Еще живя в Париже, Андерсен задумал новую вещь, которую дописал в Швейцарии. То была поэма на сюжет датской народной песни «Агнета и водяной». Окончив поэму, он послал ее в Данию, где она вскоре была напечатана и встречена очень холодно. Живя в Италии, Андерсен получил письма от нескольких друзей. Все писали ему приблизительно одно и то же. В последнем произведении его не нашли ничего нового, а между тем ожидали заметить влияние путешествия. Эта поэма имела все недостатки его прежних стихов и так далее. Все заканчивали свои письма просьбой поменьше писать и всецело отдаться впечатлениям путешествия. «Нельзя столько писать, – говорил один из его друзей. – С вашей стороны непростительный эгоизм описывать свои путевые впечатления. Оставьте заботу о деньгах (?) и о писательстве. Все одного мнения о вашей новой поэме, и сочувствие к ней очень слабо», и так далее.
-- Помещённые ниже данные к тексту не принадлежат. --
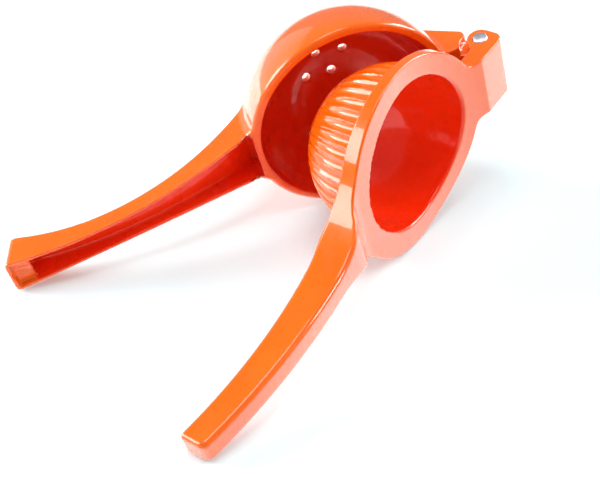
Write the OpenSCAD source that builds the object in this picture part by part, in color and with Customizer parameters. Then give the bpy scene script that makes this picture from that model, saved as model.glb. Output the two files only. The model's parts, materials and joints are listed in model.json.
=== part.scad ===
// Hinged citrus squeezer: two cast aluminium arms that turn on one steel pin.
// Each arm is drawn closed, with the pin axis along Y through the origin, +X towards the
// hinge end and +Z towards the side that the press arm comes from. The arms are then
// opened, and the whole tool is stood on its side on the Z = 0 plane, as it is set down.

/* [Pose] */
// Opening of the press arm from closed, in the resting pose (degrees)
rest_opening = 32.5; // [20:0.5:60]

/* [Cup] */
// Inner radius of the cup's ball shape
cup_inner_r = 38.6; // [34:0.1:44]
// Wall of the cup
cup_wall = 3.6; // [2.5:0.1:5]
// Pin axis to cup axis
cup_reach = 55.8; // [50:0.1:64]
// Rim of the cup below the pin axis
rim_drop = 2.6; // [2:0.1:4]
// Centre of the cup's ball shape below the rim
cup_set_down = 2.9; // [1:0.1:6]
// Radius of the rim's outer edge
rim_round = 1.6; // [0.5:0.1:2]
// Diameter of a drain hole
drain_d = 4; // [2:0.1:6]
// Centre distance of the drain holes
drain_pitch = 11.4; // [8:0.1:12]
// Middle of the drain holes from the cup axis, towards the hinge
drain_x = 0; // [-6:0.1:6]
// Middle of the drain holes from the cup axis, towards the side it stands on
drain_y = -2.7; // [-6:0.1:6]
// Turn of the hole pattern (degrees)
drain_turn = -7; // [-30:1:30]

/* [Cup handle] */
// Pin axis to the free end of the cup handle
cup_arm_length = 203; // [180:1:240]
// Half width at the narrowest place
handle_half_w = 5.9; // [5:0.1:9]
// Narrowest place, measured back from the free end
handle_waist_back = 37; // [20:1:60]
// Radius of the side edges in plan
handle_side_r = 380; // [300:5:600]
// Lip height above the pin axis at its highest place
lip_crest = 5.6; // [4:0.1:9]
// Highest place of the lips, measured back from the free end
lip_crest_back = 27; // [15:1:60]
// Radius of the lips' long curve
lip_r = 320; // [250:5:500]
// Depth of the handle below the pin axis at its thinnest place
back_crest = 2.3; // [1:0.1:5]
// Thinnest place, measured back from the free end
back_crest_back = 43; // [30:1:80]
// Radius of the back between the thinnest place and the cup
back_root_r = 128; // [80:1:160]
// Radius of the back between the thinnest place and the free end
back_tip_r = 100; // [80:1:300]
// Side wall of the channel
channel_wall = 1.5; // [1:0.1:2.5]
// Floor of the channel
channel_floor = 2.5; // [1.5:0.1:4]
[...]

Эти письма производили на Андерсена удручающее впечатление. После каждого из них он становился мрачнее тучи, и, видя его печальным, римские друзья спрашивали у него: «Что, опять получили письма с родины?» «Я бы на вашем месте не обращал на них внимания», – посоветовал ему раз Торвальдсен. Когда же Андерсен рассказал про анонимное стихотворение, полученное им в Париже, Торвальдсен гневно сжал зубы и сказал с сердцем:
– Да, да, знаю я, каковы они там на родине! Если бы я не уехал оттуда, мне бы, вероятно, не дали сделать ни одной статуи. Хорошо, что я вовремя ушел!
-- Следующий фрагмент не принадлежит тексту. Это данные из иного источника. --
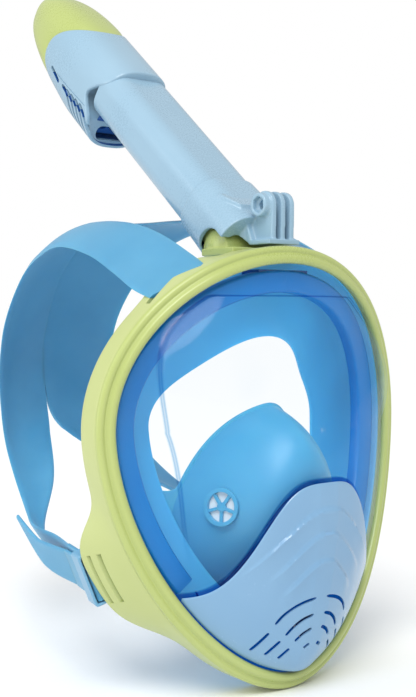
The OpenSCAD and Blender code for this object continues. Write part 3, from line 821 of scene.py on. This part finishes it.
# Louvres and grooves of one side, as points (angle round the head, height up the tube)
LOUVRES = [[(14 - i, 157 - 6.5 * i), (17, 148.5 - 6.5 * i), (34, 142 - 6.5 * i), (50, 137 - 6.2 * i)]
           for i in range(5)]
LOUVRES.append([(11.5, 176), (13.5, 169), (17, 162)])
GROOVES = [[(10, 167), (8, 146), (6, 124)]]
LOUVRE_W, GROOVE_W = 2.9, 0.7
SPINE_HALF_W, SPINE_FOOT, SPINE_TOP = 9.0, 138.0, 176.0
TUBE_HOLE, MOUTH = (44.3, 32.3, 12.1), (25, 9, 4)  # width, height and corner radius
MOUTH_BETA = 28
FLOOR_T = 2


def rounded_outline(w, h, radius):
    """Closed outline of a rounded rectangle, as the CAD's."""
    corners = np.array([(w / 2, h / 2), (-w / 2, h / 2), (-w / 2, -h / 2), (w / 2, -h / 2)])
    angles = np.radians(np.arange(0, 91, 10))
    made = []
    for k, corner in enumerate(corners):
        centre = corner - np.sign(corner) * radius
        a = angles + math.radians(90 * k)
        made.append(centre + radius * np.stack([np.cos(a), np.sin(a)], axis=-1))
    return np.concatenate(made)


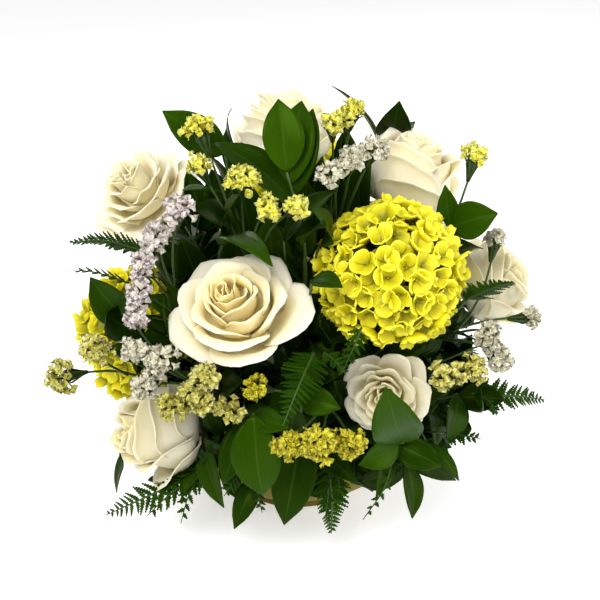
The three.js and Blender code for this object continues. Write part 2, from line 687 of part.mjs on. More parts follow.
const centerpiece = new THREE.Group();
const rooms = [];
for (const node of nodes) {
  let solid = fuse(node.pieces);
  for (const room of rooms) {
    if (boxesMeet(solid, room)) solid = solid.subtract(room);
  }
  centerpiece.add(toMesh(node, largestBody(solid)));
  rooms.push(fuse([...node.pieces, ...node.pieces.map((piece) => swollen(piece, GAP))]));
}

export default centerpiece;
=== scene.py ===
"""Floral table centerpiece: roses, hydrangeas, statice, ruscus and fern in a low glazed bowl.

Lengths in the tables are millimetres from the centre of the bowl's underside, with +Z up and
the front at -Y. They become metres when a mesh is made.
"""

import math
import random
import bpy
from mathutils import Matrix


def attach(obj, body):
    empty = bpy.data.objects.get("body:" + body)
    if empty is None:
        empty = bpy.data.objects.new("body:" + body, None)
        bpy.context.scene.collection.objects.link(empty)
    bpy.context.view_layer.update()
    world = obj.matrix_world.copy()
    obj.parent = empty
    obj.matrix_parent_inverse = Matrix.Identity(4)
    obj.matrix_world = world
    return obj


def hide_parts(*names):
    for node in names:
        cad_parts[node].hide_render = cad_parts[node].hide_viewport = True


bl_info = {
    "name": "Floral table centerpiece",
    "version": (1, 0, 0),
    "blender": (4, 5, 0),
    "location": "3D View > Sidebar > Centerpiece",
    "description": "Builds the flowers, foliage, foam and bowl of a domed table arrangement",
    "category": "Object",
}

import bpy
import numpy as np
from bpy.props import (
    FloatProperty,
    FloatVectorProperty,
    IntProperty,
    PointerProperty,
)

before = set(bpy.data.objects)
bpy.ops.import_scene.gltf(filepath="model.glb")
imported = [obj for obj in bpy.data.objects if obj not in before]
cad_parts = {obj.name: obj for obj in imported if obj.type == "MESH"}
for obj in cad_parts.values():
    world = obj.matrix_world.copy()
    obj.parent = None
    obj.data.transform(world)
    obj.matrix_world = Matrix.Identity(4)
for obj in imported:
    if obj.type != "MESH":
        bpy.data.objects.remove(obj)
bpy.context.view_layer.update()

MM = 0.001
GOLDEN_ANGLE = math.pi * (3 - math.sqrt(5))
UP = np.array([0.0, 0.0, 1.0])

# ---- where everything stands ----
BOWL_HEIGHT, BOWL_RIM_RADIUS, BOWL_FOOT_RADIUS = 52.0, 80.0, 46.0
BOWL_WALL, BOWL_FLOOR, FOOT_HEIGHT, FOOT_HOLLOW = 4.0, 9.0, 4.0, 1.2
FOAM_RADIUS, FOAM_TOP = 60.0, 92.0
# The foam's heart, which every stem points away from, and how far from it the stems start.
HEART = np.array([0.0, 0.0, 46.0])
ROOT_DEPTH = 34.0
ROSE_STEM_RADIUS, HYDRANGEA_STEM_RADIUS = 2.8, 3.2
LEAFY_STEM_RADIUS, STATICE_STEM_RADIUS, TWIG_RADIUS = 1.5, 1.4, 1.0
# How far leaves and stems stay off the blooms.
BLADE_ROOM, LEAFLET_ROOM, FILLER_ROOM = 1.5, 0.6, 3.5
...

В его жизни было тоже тяжелое время. В молодости ему так не везло на родине, что он уехал в Италию и много лет провел в Риме. Там талант его быстро развернулся, он достиг большой известности и уже стариком вернулся в Данию, где его встретили с почестями. Торвальдсен был уже в большой славе, когда Андерсен познакомился с ним в Риме. Его пример и горячая дружба оказали на поэта самое благотворное действие. Андерсен прочел ему свою новую поэму. Великий скульптор одобрил ее и сказал между прочим следующее: «Это звучит точно привет от родного леса и моря». При чтении поэмы присутствовал также прежний враг Андерсена Генрик Герц, который приехал в Рим и, встретившись с Андерсеном, первый подошел к нему с сочувственным словом, дружески протянул ему руку и сознался, что был к нему несправедлив. Герц увидел Андерсена в очень тяжелую для того минуту. Только что перед тем получил он известие о смерти матери. С этой горестной вестью совпали неприятные письма о плохом впечатлении, произведенном на родине новой поэмой. Андерсен был в большом унынии. Ему казалось, что нет на свете существа, которому он нужен, что его никто не любит и он совсем одинок на земле. В таком печальном настроении был Андерсен, когда встретился с Герцем, и, вероятно, искренность его горя тронула этого человека.